Es como si en Estados Unidos la poesía, desde hace ya unos cuantos años, hubiera comenzado a convertirse en algo diferente de cualquier cosa que hubiera habido antes. Algo prefigurado, quizá, por John Ashbery, por James Merrill, por la difícil música de Robert Creeley. Se trata de esos poemas que se publican, por ejemplo, en «The New Yorker», esas piezas altamente inteligentes, totalmente a-musicales, llenas de ingenio y observaciones visuales sobre la realidad contemporánea y que capturan de forma magistral las cadencias de la voz hablada. Una poesía que borra cualquier límite que pudiera separarla de la prosa, de la narración, del diario; que une lo social con lo íntimo, lo coloquial con lo visionario. Estas son, también, las líneas principales de la poesía de Alice Notley.

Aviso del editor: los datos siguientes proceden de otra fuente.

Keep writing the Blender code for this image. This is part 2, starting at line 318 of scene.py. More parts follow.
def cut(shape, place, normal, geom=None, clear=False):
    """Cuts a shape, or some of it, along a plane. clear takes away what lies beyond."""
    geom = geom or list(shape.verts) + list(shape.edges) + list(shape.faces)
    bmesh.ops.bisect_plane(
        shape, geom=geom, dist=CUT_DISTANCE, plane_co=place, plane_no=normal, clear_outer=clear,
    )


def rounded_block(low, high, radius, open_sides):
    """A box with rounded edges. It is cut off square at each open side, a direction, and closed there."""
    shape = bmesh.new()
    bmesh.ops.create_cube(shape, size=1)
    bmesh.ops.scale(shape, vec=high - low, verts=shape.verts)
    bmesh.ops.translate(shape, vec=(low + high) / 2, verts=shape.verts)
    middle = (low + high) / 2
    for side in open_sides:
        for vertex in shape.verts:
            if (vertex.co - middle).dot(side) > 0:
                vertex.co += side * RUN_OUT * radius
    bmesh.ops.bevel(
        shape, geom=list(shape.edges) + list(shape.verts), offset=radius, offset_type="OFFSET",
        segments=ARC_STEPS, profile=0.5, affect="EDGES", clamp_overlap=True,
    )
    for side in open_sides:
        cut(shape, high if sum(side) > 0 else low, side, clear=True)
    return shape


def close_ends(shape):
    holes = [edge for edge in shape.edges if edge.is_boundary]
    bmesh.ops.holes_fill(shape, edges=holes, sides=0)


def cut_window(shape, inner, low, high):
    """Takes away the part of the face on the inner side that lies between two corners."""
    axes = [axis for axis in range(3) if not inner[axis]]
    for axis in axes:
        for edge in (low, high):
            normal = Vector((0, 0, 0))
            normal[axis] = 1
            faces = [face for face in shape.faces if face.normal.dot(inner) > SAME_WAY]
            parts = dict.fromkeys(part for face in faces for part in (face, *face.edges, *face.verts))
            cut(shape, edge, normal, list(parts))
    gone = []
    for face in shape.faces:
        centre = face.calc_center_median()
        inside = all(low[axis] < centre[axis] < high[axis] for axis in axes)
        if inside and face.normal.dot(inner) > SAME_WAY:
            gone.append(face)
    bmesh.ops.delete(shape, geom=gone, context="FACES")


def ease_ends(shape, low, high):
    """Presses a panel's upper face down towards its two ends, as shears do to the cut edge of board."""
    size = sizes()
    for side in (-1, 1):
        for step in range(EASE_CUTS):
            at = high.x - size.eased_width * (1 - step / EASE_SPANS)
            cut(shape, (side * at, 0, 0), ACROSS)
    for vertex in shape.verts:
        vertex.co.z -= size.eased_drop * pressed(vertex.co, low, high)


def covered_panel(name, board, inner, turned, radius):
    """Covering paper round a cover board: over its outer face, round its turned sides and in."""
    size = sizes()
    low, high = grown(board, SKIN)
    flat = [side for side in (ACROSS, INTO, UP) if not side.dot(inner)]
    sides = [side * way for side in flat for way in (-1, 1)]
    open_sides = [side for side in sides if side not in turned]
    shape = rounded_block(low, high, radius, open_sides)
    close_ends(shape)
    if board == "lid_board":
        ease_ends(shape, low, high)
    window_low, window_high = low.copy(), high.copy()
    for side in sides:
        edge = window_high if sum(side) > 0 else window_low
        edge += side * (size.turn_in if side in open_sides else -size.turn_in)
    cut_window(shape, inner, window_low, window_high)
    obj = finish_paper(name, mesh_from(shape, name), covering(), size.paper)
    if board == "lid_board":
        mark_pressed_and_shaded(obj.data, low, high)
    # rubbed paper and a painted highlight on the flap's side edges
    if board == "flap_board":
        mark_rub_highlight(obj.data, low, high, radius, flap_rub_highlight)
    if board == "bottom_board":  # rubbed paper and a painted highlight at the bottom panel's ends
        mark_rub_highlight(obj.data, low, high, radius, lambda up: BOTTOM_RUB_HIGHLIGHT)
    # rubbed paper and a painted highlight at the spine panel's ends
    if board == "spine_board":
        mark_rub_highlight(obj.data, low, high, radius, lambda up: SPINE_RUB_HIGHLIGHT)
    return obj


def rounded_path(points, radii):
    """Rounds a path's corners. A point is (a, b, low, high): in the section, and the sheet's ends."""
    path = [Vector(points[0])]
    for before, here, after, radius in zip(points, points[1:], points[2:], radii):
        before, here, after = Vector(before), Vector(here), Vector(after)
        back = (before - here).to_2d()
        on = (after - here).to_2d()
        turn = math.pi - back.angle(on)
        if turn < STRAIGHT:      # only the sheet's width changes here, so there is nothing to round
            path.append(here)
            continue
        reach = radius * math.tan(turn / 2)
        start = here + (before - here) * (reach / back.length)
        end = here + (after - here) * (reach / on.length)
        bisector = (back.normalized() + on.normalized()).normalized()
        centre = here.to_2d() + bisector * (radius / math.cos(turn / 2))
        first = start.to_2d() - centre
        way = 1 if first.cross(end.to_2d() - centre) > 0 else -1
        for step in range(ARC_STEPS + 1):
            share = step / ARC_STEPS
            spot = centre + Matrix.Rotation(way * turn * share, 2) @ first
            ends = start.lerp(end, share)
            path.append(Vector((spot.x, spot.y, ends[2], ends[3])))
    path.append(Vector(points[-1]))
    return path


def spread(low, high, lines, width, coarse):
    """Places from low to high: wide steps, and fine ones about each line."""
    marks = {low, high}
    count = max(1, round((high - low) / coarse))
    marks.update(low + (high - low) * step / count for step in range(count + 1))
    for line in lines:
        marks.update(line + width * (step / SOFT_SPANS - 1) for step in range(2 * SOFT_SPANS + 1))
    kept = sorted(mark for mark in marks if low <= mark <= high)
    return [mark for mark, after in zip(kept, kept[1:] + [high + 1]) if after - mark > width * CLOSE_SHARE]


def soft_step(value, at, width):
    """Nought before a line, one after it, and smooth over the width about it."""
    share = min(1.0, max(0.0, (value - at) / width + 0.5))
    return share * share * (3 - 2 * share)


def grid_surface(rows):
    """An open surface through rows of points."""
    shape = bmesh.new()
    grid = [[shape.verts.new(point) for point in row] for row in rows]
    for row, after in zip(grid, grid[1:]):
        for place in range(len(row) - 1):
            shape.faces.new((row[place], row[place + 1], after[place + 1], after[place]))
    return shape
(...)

«La poesía de la realidad», escribe Steve Silberman a propósito de Alice Notley, «es una prosa pulida y luciente». ¿No es maravilloso definir la poesía como un tipo de prosa? Cuatro elementos me gustaría destacar en la poesía de Alice Notley: la voz, la luz (el color, la imagen), el ritmo y lo narrativo.
«La prosodia», dice Alice Notley en una entrevista para la siempre inspirada revista «Bomb», «trata en realidad sobre tu propia voz, tu propia fisiología, tus propias vibraciones». El segundo marido de Notley, Douglas Oliver, hacía experimentos colocando electrodos en la garganta de personas a las que luego pedía que leyeran poemas y obtenía, de este modo, los gráficos sonoros de un poema. La idea era que la prosodia es lo que uno puede encontrar en esos gráficos. Notley no está interesada en estos experimentos en sí, pero sí en su espíritu.